Mumbai: Waaree Energies Ltd has tripled its solar photovoltaic (PV) module manufacturing capacity with a new 1 gigawatt (GW) facility in Vapi.
This is in addition to the existing 500 megawatts (MW) plant in Surat, said Sunil Rathi, director of sales and marketing at Mumbai-based Waaree Energies. “The plan is to increase this to 2GW soon,” he added. “Right now, we are building panels of more than 4MW every day.”
Waaree’s focus is on rooftop solar installations. It has already built a network of 250 franchises across India and plans to reach a franchisee count of 1,000 by end-2018. It also has 200MW of engineering, procurement and construction projects in the pipeline. Last December, the firm had raised Rs 100 crore in structured finance from Centrum Financial Services Ltd and a south-east Asian private equity fund. It reported net profit of Rs 24.22 crore in FY18, marginally lower than the Rs 24.88 crore in FY17.
Though the centre’s decision to increase India’s renewable energy production target to 227GW by 2022, from the earlier 175GW, is good news for the sector, Waaree has been struggling to compete with cheap imports from China. With Beijing scaling down its solar energy targets and subsidies, India has become an easy market for Chinese solar panel producers to sell their excess stock.
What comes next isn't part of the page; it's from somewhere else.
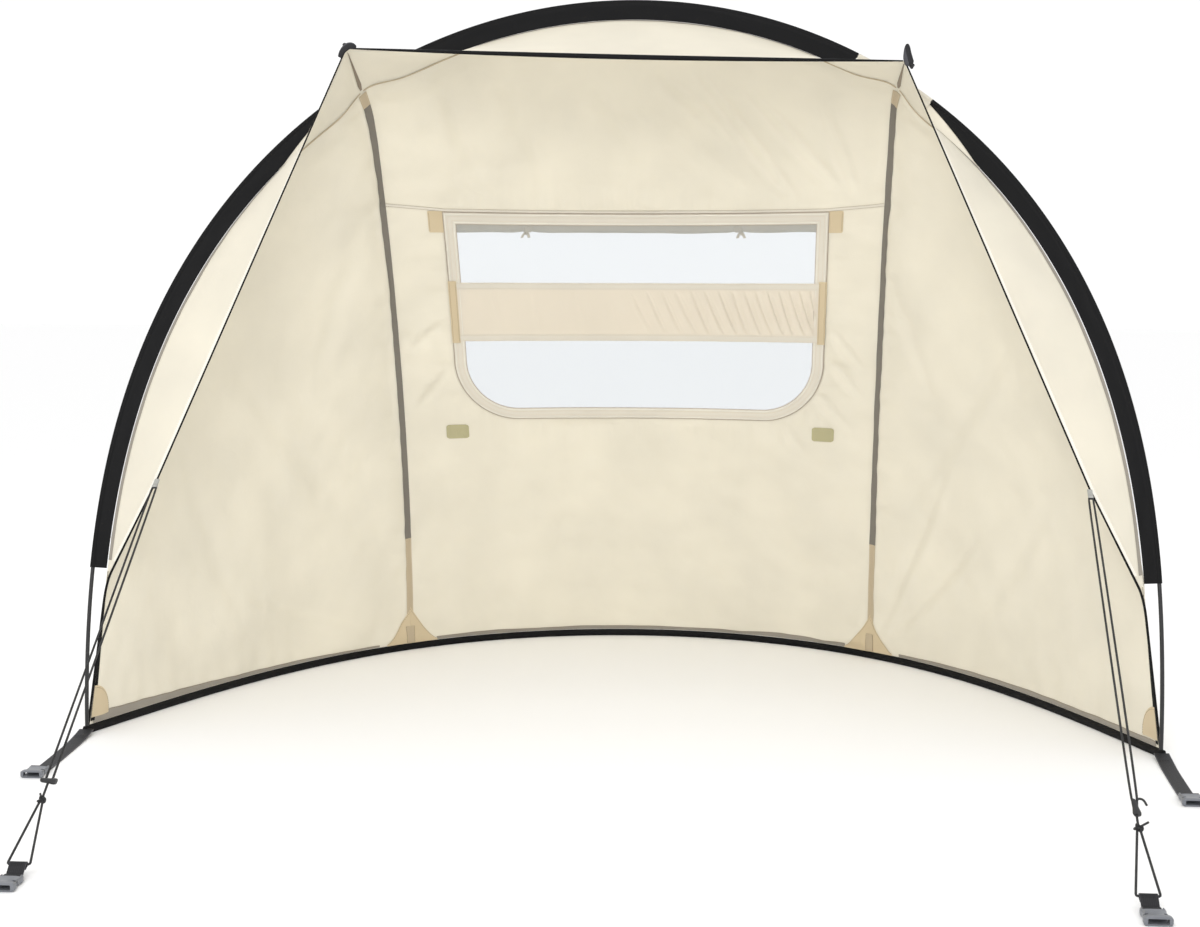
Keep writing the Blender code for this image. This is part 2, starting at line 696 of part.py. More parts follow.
def make_cover_roll():
    """The window's cloth cover, rolled up behind its head, and the two ties that hold it."""
    stations = np.linspace(-WINDOW_HALF_WIDTH + 0.01, WINDOW_HALF_WIDTH - 0.01, 13)
    surface = np.array([on_back_panel(BACK, x, ROLL_HEIGHT) for x in stations])
    normals = unit([on_back_panel(BACK_NORMALS, x, ROLL_HEIGHT) for x in stations])
    axis = surface + normals * (ROLL_RADIUS + FABRIC / 2 + 3 * GAP)
    bow = np.polynomial.Polynomial.fit(axis[:, 0], axis[:, 1], 4)
    height = axis[:, 2].mean()
    line = [(x, bow(x), height) for x in stations]
    add_tube("cover_roll", line, ROLL_RADIUS, CREAM, sides=10)
    for name, across in TIE_X.items():
        centre = np.array([across, bow(across), height])
        normal = unit(on_back_panel(BACK_NORMALS, across, ROLL_HEIGHT))
        along = unit([1, bow.deriv()(across), 0])
        up = unit(np.cross(along, normal) * np.sign(np.cross(along, normal)[2]))
        out = unit(normal - along * normal.dot(along))
        turn = arc(centre, out, up, ROLL_RADIUS + 4 * GAP, -96, 96, 9)
        ends = []
        for point in (turn[0], turn[-1]):
            seat = on_back_panel(BACK, point[0], point[2] - 0.3 * ROLL_RADIUS)
            ends.append(seat + normal * (FABRIC / 2 + 2 * GAP))
        add_band(f"cover_tie_{name}", np.vstack([ends[0], turn, ends[1]]), along, TIE_WIDTH, TAPE_CLOTH, TAPE)


def make_buckle(name, across, back):
    """The socket half of a side-release buckle, lying flat, mouth towards -Y, with a bar for webbing at its rear."""
    shape = bmesh.new()
    bmesh.ops.create_cube(shape, size=1)
    bmesh.ops.scale(shape, vec=(BUCKLE_WIDTH, BUCKLE_LENGTH, BUCKLE_HEIGHT), verts=shape.verts)
    upright = [edge for edge in shape.edges if abs(edge.verts[0].co.z - edge.verts[1].co.z) > BUCKLE_HEIGHT / 2]
    bmesh.ops.bevel(shape, geom=upright, offset=BUCKLE_CORNER, segments=3, profile=0.5, affect="EDGES")
    middle = BUCKLE_HEIGHT / 2
    bmesh.ops.translate(shape, verts=shape.verts, vec=(across, back - ORIGIN[1], middle))
    mesh = bpy.data.meshes.new(name)
    shape.to_mesh(mesh)
    shape.free()
    mesh.materials.append(finish(name, *GREY))
    thing = bpy.data.objects.new(name, mesh)
    bpy.context.scene.collection.objects.link(thing)
    front = back - BUCKLE_LENGTH / 2
    rear = back + BUCKLE_LENGTH / 2
    bar_front = rear - BAR
    slot_front = bar_front - SLOT_LENGTH
    past = 0.01
    cuts = {
        "mouth": (MOUTH_WIDTH, middle - MOUTH_HEIGHT / 2, middle + MOUTH_HEIGHT / 2, front - past, front + MOUTH_DEPTH),
        "sides": (BUCKLE_WIDTH + past, middle - SIDE_WINDOW_HEIGHT / 2, middle + SIDE_WINDOW_HEIGHT / 2,
                  front + SIDE_WINDOW[0], front + SIDE_WINDOW[1]),
        "slot": (SLOT_WIDTH, -past, BUCKLE_HEIGHT + past, slot_front, bar_front),
        "under": (SLOT_WIDTH, -past, middle - BAR_HEIGHT / 2, slot_front, rear + past),
        "over": (SLOT_WIDTH, middle + BAR_HEIGHT / 2, BUCKLE_HEIGHT + past, slot_front, rear + past),
    }
    for cut_name, (width, low_z, high_z, low_y, high_y) in cuts.items():
        outline = box_outline(across - width / 2, across + width / 2, low_z, high_z)
        cut(thing, add_prism(f"{name}_{cut_name}", outline, low_y, high_y))


def webbing_round_bar(across, back, approach):
    """A strap's path: along its approach, under the buckle's bar, up through the slot, over the bar and back."""
    bar = np.array([across, back + BUCKLE_LENGTH / 2 - BAR / 2, BUCKLE_HEIGHT / 2])
    reach_y = BAR / 2 + GAP + WEBBING / 2
    reach_z = BAR_HEIGHT / 2 + GAP + WEBBING / 2
    soft = 0.0008
    wrap = [
        (0.0030, -reach_z), (-reach_y + soft, -reach_z), (-reach_y, -reach_z + soft),
        (-reach_y, reach_z - soft), (-reach_y + soft, reach_z), (0.0032, reach_z - 0.0001),
    ]
    return np.vstack([approach, [bar + np.array([0, y, z]) for y, z in wrap]])


def make_corner_strap(name):
    """The webbing from one front corner to its buckle, lying on the floor."""
    side = SIDES[name]
    across, back = CORNER_BUCKLE[0] * side, CORNER_BUCKLE[1]
    make_buckle(f"corner_buckle_{name}", across, back)
    start = side * (HALF_WIDTH - 0.004)
    approach = [
        (start, -0.0024, 0.0090),
        (start, -0.030, 0.0040),
        (start - side * 0.003, -0.075, 0.0011),
        (start - side * 0.008, -0.150, 0.0011),
        (across, back + BUCKLE_LENGTH / 2 + 0.012, 0.0014),
    ]
    points = webbing_round_bar(across, back, approach)
    tail = [(across, points[-1][1] + 0.0065, 0.0036), (across, points[-1][1] + 0.017, 0.0032)]
    add_band(f"corner_strap_{name}", np.vstack([points, tail]), ACROSS, WEBBING_WIDTH, WEBBING, BLACK)


def make_guy(name):
    """One guy line: its tab, doubled cord, tensioner, knot and lower loop, and the webbing and buckle at its end."""
    side = SIDES[name]
    across, back = GUY_BUCKLE[0] * side, GUY_BUCKLE[1]
    head = np.array(FRONT_GUY_POINT) * [side, 1, 1]
    foot = np.array([across, back + BUCKLE_LENGTH / 2 + GUY_STRAP_RUN, GUY_STRAP_RISE])
    length = np.linalg.norm(foot - head)
    down = unit(foot - head)
    wide = unit(ACROSS - down * down[0])
    face = np.cross(wide, down)

    def at(distance, shift=0.0, lift=0.0):
        return head + down * distance + wide * shift + face * lift

    layer = TAPE_CLOTH / 2 + 0.0004
    fold = arc(at(TAB_TURN), -face, down, CORD_RADIUS + 2 * GAP + TAPE_CLOTH / 2, -60, 240, 9)
    tab = [at(TAB_START, lift=-layer), at(TAB_TURN / 2, lift=-layer), *fold]
    tab += [at(TAB_TURN / 2, lift=layer), at(TAB_START, lift=layer)]
    add_band(f"guy_tab_{name}", tab, wide, TAB_WIDTH, TAPE_CLOTH, GREY)

    tensioner = [length * share for share in TENSIONER]
    legs = [
        [
            at(tensioner[0] - GAP, leg * LEG_SPREAD),
            at(TAB_TURN + CORD_BEND, leg * LEG_SPREAD),
            at(TAB_TURN + CORD_BEND * 0.3, leg * (LEG_SPREAD - CORD_BEND * 0.3)),
            at(TAB_TURN, leg * (LEG_SPREAD - CORD_BEND)),
        ]
        for leg in SIDES.values()
    ]
    add_tube(f"guy_line_{name}", legs[0] + legs[1][::-1], CORD_RADIUS, BLACK)

    rings = []
    outline = ((0, 0.0065, 0.0030), (0.15, 0.0075, 0.0036), (0.85, 0.0065, 0.0036), (1, 0.0050, 0.0030))
    for share, half_width, half_depth in outline:
        distance = tensioner[0] + (tensioner[1] - tensioner[0]) * share
        rings.append(ellipse(at(distance), wide * half_width, face * half_depth, 8))
    add_sweep(f"guy_tensioner_{name}", rings, BLACK)

    knot = tensioner[1] + GAP
    rings = []
    sizes = ((0, CORD_RADIUS), (STRAND, CORD_RADIUS), (STRAND + 0.003, 0.0055), (STRAND + KNOT - 0.004, 0.0055),
             (STRAND + KNOT, 0.0038))
    for distance, size in sizes:
        rings.append(ellipse(at(knot + distance), wide * size, face * size, 8))
    add_sweep(f"guy_knot_{name}", rings, BLACK)

    loop_top = knot + STRAND + KNOT + 2 * GAP
    hem = length + CORD_BEND
    legs = [
        [
            at(loop_top, leg * (CORD_RADIUS + GAP)),
            at(length) + ACROSS * leg * LOOP_SPREAD,
            at(hem) + ACROSS * leg * (LOOP_SPREAD - CORD_BEND),
        ]
        for leg in SIDES.values()
    ]
    add_tube(f"guy_loop_{name}", legs[0] + legs[1][::-1], CORD_RADIUS, BLACK)

    make_buckle(f"guy_buckle_{name}", across, back)
    target = webbing_round_bar(across, back, np.zeros((0, 3)))
    cord = at(hem)
    run = unit((target[0] - cord) * [0, 1, 1])
    up = np.cross(run, ACROSS)
    reach = CORD_RADIUS + 2 * GAP + WEBBING / 2
    strap = np.vstack([cord + run * HEM_FLAP - up * GAP, arc(cord, -run, up, reach, -90, 90, 7)])
    tail = target[-1] + [0, 0.004, -0.0008]
    add_band(f"guy_strap_{name}", np.vstack([strap, target, tail]), ACROSS, WEBBING_WIDTH - 0.002, WEBBING, BLACK)


make_back_panel()
make_visor_roof()
make_front_piping()
make_base_ring()
make_arch_pole()
make_arch_sleeves()
make_window()
make_cover_roll()
for side_name in SIDES:
    make_side_panel(side_name)
    make_visor_side(side_name)
    make_rib(side_name)
    make_peak_pocket(side_name)
    make_corner_strap(side_name)
    make_guy(side_name)
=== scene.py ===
# %% [markdown]
# # A cream canopy for a hot tub
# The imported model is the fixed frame: its solids say where every pole, panel and strap is. This script
# dresses them. Cloth panels become fine sheets with folds and seams, rods and cords become round, and every
# finish gets its own material. We load the frame first. The dressed model must stay in it.

from math import cos, pi, radians, sin

import bpy
import numpy as np
from mathutils import Matrix, Vector
from mathutils.bvhtree import BVHTree


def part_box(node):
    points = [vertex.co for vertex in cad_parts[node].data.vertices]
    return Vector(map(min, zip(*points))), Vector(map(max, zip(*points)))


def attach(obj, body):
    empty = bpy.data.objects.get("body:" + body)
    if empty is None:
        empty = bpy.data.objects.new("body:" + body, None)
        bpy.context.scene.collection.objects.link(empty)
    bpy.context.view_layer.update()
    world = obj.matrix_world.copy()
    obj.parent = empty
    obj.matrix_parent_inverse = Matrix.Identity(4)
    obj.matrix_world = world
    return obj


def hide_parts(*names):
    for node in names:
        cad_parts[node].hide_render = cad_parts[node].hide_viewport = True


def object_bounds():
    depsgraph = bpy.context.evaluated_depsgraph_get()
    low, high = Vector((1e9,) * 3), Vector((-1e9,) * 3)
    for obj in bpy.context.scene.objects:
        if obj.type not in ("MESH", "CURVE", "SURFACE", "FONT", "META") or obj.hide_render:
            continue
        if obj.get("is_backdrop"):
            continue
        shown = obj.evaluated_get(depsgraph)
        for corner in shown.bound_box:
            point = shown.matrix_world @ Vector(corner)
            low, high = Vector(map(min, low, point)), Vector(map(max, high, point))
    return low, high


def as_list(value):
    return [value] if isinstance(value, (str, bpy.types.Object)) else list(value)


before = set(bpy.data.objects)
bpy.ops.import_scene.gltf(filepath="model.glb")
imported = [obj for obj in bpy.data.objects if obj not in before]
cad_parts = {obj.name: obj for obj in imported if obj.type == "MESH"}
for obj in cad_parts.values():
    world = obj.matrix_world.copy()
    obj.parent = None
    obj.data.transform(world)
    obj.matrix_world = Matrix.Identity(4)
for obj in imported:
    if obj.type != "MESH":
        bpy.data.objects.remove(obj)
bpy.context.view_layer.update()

# %% [markdown]
# ## Camera
# The photograph was taken from just right of the middle and a little above half the canopy's height,
# looking slightly down. A view direction is easiest to build as three turns: up from straight down, round to
# the left, and the small roll of a hand-set tripod.

# %% Camera
EYE = Vector((0.214, -3.0876, 0.779))
YAW, PITCH, ROLL = radians(4.48), radians(5.66), radians(0.16)
SENSOR = 36.0
FOCAL_SHARE = 1812.9 / 1200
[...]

“Dumping by China and the volatility in the rupee are two of major issues that local PV manufacturers are facing,” said Rathi. “It is nearly impossible to compete with China’s distress selling. Their products sell at a 5-15% discount to locally made products.”
The government increased India’s renewable energy production target to 227 GW by 2022 instead of the earlier figure of 175 GW. However, about 86% of solar photo voltaic modules used in India today are imported from China, Rathi said. While that is good news for power producers, who have access to cheaper inputs, it doesn’t augur well for local module manufacturers. “You can’t drive an industry’s growth through imported inputs,” Rathi said. “Nobody expected solar tariffs would fall to Rs 2.44/unit so quickly. I think if there’s even a small increment in price, it will help the local industry.”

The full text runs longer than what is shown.